La Navidad (tenía que salir el tema) es una época sumamente propicia para aumentar nuestras posibilidades de éxito. No hay un momento igual paras crear una situación milimétricamente azarosa de la que sacar ventaja que cuando el otro se siente inclinado a la felicidad. La Navidad es el teatro perfecto para corregir ese reparto de papeles por el que fulano cree ser uña y carne contigo y mengano se siente a salvo de tu armamento. Todo el mundo se instala en la mansedumbre derivada del esfuerzo que supone ver al otro sin desconfianza, y cae en una autosatisfacción que lo convierte en objetivo óptimo. Por eso servidor se plantea la Navidad con frialdad de biógrafo.
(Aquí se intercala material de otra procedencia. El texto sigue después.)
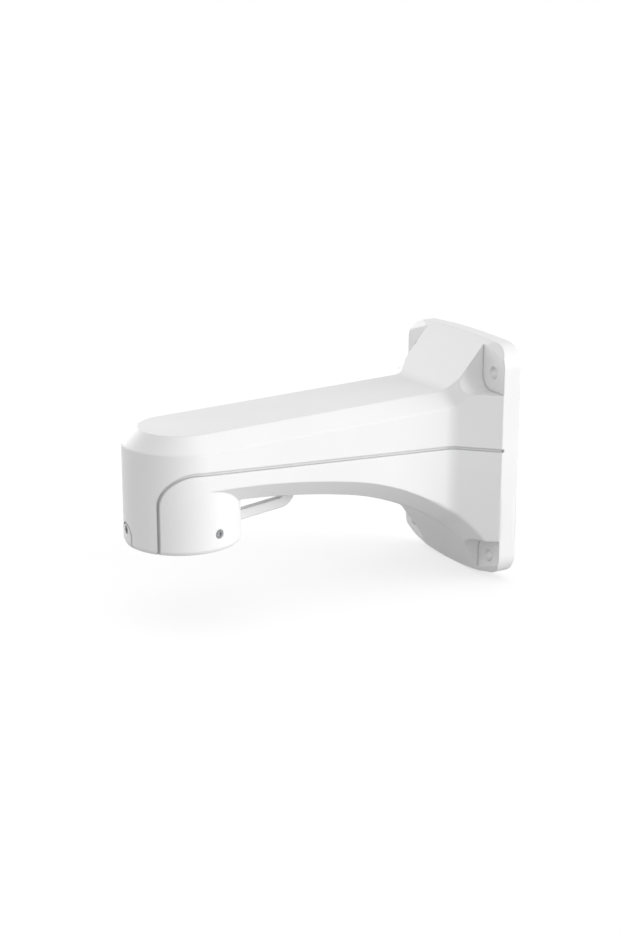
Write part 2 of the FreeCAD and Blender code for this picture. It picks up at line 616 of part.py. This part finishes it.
# Three set screws: one in front, two either side of the arm, flush with the collar.  Each hole is
# tapped through the collar's wall and countersunk outside.
SCREWS = [("front", "sizes.screw_turn", "-sizes.front_drop"),
          ("right", "sizes.screw_turn + sizes.screw_angle", "0"),
          ("left", "sizes.screw_turn - sizes.screw_angle", "0")]
HOLE = "sizes.screw_radius + sizes.screw_play"
TIP = "sizes.collar_radius - sizes.screw_flush - sizes.screw_length"
holes = [tab_cut]
screws = []
for name, angle, above in SCREWS:
    hole = doc.addObject("Part::Cylinder", "screw_hole_" + name)
    hole.setExpression("Radius", HOLE)
    hole.setExpression("Height", "sizes.collar_radius - sizes.socket_radius + 10")
    radial(hole, angle, "sizes.socket_radius - 5", "0", above)
    sink = doc.addObject("Part::Cone", "screw_sink_" + name)
    sink.setExpression("Radius1", HOLE)
    sink.setExpression("Radius2", HOLE + " + 2 * sizes.screw_sink")
    sink.setExpression("Height", "2 * sizes.screw_sink")
    radial(sink, angle, "sizes.collar_radius - sizes.screw_sink", "0", above)
    holes += [hole, sink]
    shank = doc.addObject("Part::Cylinder", "screw_shank_" + name)
    shank.setExpression("Radius", "sizes.screw_radius")
    shank.setExpression("Height", "sizes.screw_length")
    radial(shank, angle, TIP, "0", above)
    key = doc.addObject("Part::Prism", "screw_key_" + name)
    key.Polygon = 6
    key.setExpression("Circumradius", "sizes.screw_socket / sqrt(3)")
    key.setExpression("Height", "sizes.screw_length")
    radial(key, angle, TIP + " + sizes.screw_length - sizes.screw_key", "0", above)
    screw = doc.addObject("Part::Cut", "collar_set_screw_" + name)
    screw.Base = shank
    screw.Tool = key
    screws.append(screw)

tools = doc.addObject("Part::MultiFuse", "side_tools")
tools.Shapes = [groove] + holes
bracket = doc.addObject("Part::Cut", "bracket_casting")
bracket.Base = casting
bracket.Tool = tools
doc.recompute()

# Every object has to be up to date and every piece one valid solid before anything is written.
for thing in doc.Objects:
    if "Invalid" in thing.State or "Error" in thing.State:
        raise RuntimeError("%s failed: %s" % (thing.Name, thing.State))
pieces = [bracket] + screws
for piece in pieces:
    piece.Label = piece.Name
    shape = piece.Shape
    if shape.isNull() or not shape.isValid() or len(shape.Solids) != 1:
        raise RuntimeError("%s is not one valid solid" % piece.Label)

os.makedirs("parts", exist_ok=True)
for piece in pieces:
    piece.Shape.exportStep("parts/%s.step" % piece.Label)
    print("%s %.1f mm3" % (piece.Label, piece.Shape.Volume))
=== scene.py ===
import math

import bmesh
import bpy
from bpy.props import (
    FloatProperty,
    FloatVectorProperty,
    PointerProperty,
    StringProperty,
)
from bpy.types import Operator, Panel, PropertyGroup
from mathutils import Matrix, Vector


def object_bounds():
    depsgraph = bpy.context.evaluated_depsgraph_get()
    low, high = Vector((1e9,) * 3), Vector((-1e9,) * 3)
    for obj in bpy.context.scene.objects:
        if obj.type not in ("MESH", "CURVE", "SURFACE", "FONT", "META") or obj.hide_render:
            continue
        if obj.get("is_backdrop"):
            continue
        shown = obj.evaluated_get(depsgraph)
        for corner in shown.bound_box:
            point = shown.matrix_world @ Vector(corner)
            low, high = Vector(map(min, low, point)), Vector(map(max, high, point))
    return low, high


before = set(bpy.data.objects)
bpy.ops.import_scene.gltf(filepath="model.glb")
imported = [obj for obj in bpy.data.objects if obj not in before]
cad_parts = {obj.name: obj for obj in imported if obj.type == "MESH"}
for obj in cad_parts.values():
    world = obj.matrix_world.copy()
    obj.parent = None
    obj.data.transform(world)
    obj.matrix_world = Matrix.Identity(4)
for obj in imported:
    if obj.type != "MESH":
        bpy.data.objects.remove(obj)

bl_info = {
    "name": "Camera Wall Bracket",
    "version": (1, 0, 0),
    "blender": (4, 5, 0),
    "location": "View3D > Sidebar > Bracket",
    "description": "Dresses a cast wall bracket: powder coat, socket set screws and a studio",
    "category": "Object",
}

CASTING = "bracket_casting"
SCREWS = ("collar_set_screw_front", "collar_set_screw_right", "collar_set_screw_left")

# Where the casting's edges are rounder: an axis, where the change starts and where it is full.
TOP_EDGES = (("Z", 0.034, 0.038), ("Y", -0.044, -0.052))
FLARE_CORNER = (("Z", -0.020, -0.028), ("Z", -0.060, -0.054), ("Y", -0.190, -0.180))

# Lamps: the name, the place, the point it faces, the size and the setting with its power.
ARM = (0.0, -0.15, 0.0)
COLLAR = (0.0, -0.257, 0.0)
LAMPS = (
    ("right_light", (0.38, -0.36, 0.02), COLLAR, (0.25, 0.25), "right_power"),
    ("back_light", (1.90, 2.20, 0.25), ARM, (2.6, 2.0), "back_power"),
    ("left_light", (-2.90, -0.60, 0.60), ARM, (2.6, 2.0), "left_power"),
)

# Sockets of a colour mix go by number, since each name stands for several kinds of value.
MIX_A, MIX_B, MIX_COLOUR = 6, 7, 2

WHITE = (1.0, 1.0, 1.0, 1.0)
PAINTED_LIGHT_SEARCH = {"samples": 12, "only_local": True}
EDGE_SEARCH = {"samples": 6}


def linear(text):
    """Turn an sRGB hex value into the linear colour that the shader takes."""
    channels = [int(text[i:i + 2], 16) / 255.0 for i in (1, 3, 5)]
    shades = [c / 12.92 if c <= 0.04045 else ((c + 0.055) / 1.055) ** 2.4 for c in channels]
    return (*shades, 1.0)


def add_node(tree, kind, settings=None, values=None, links=None):
    """Add a node with its settings, its unlinked values and the sockets that feed it."""
    node = tree.nodes.new(kind)
    for name, value in (settings or {}).items():
        setattr(node, name, value)
    for name, value in (values or {}).items():
        node.inputs[name].default_value = value
    for name, socket in (links or {}).items():
        tree.links.new(socket, node.inputs[name])
    return node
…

Servidor ha pasado algunas navidades incuestionablemente perfectas. Por ejemplo la que pasó en su piso de soltero, pocos días después del 23 de febrero del año 1981, leyendo a Proust. Leía a Proust cuando una voz en la radio anunció que faltaba un cuarto de hora para que el cambio de año fuese oficial. Cerró el libro (no sin anotar mentalmente la página) y bajó a la calle para caminar hasta un bar cercano llamado El Yunque, propiedad de un tal Pacoca. Allí pidió una ginebra que volcó con sumo cuidado a en la botellita de sidra con la que le agasajaron y se tomó (fingió hacerlo) las doce uvas. Luego orinó bajo la barra y se volvió a su casa entre insultos a seguir leyendo a Proust. A ustedes les parecerá que referir esta anécdota es un alarde innecesario, pero deben creer a un servidor cuando les asegura que aquella conjuración del azar, en semejante barrio, fue una de las mejores decisiones que tomó nunca. Desde entonces, servidor se ha sentido más capaz de obtener lo que desea, y desde entonces sólo ha ido a mejor. Se llama comportamiento positivo, autoafirmación, y no poder volver a pisar Tetuán es un precio modesto a cambio.

Por eso servidor le ha enviado una pelota de tenis a Geoffrey de Monmouth, una manzana de la huerta a Shakespeare y, mentalmente, un pájaro de fiemo a su vecino y por eso no quiere despedirse de ustedes hasta el año que viene (que promete inaugurar hablando de poesía) sin recomendarles encarecidamente que durante estas fiestas hagan algo realmente útil para frenar la estigmergia y, en consecuencia, mejorar sus vidas. No se preocupen pensando que es más fácil para un poeta, o para un novelista o para un pianista; pueden. Si quieren, pueden.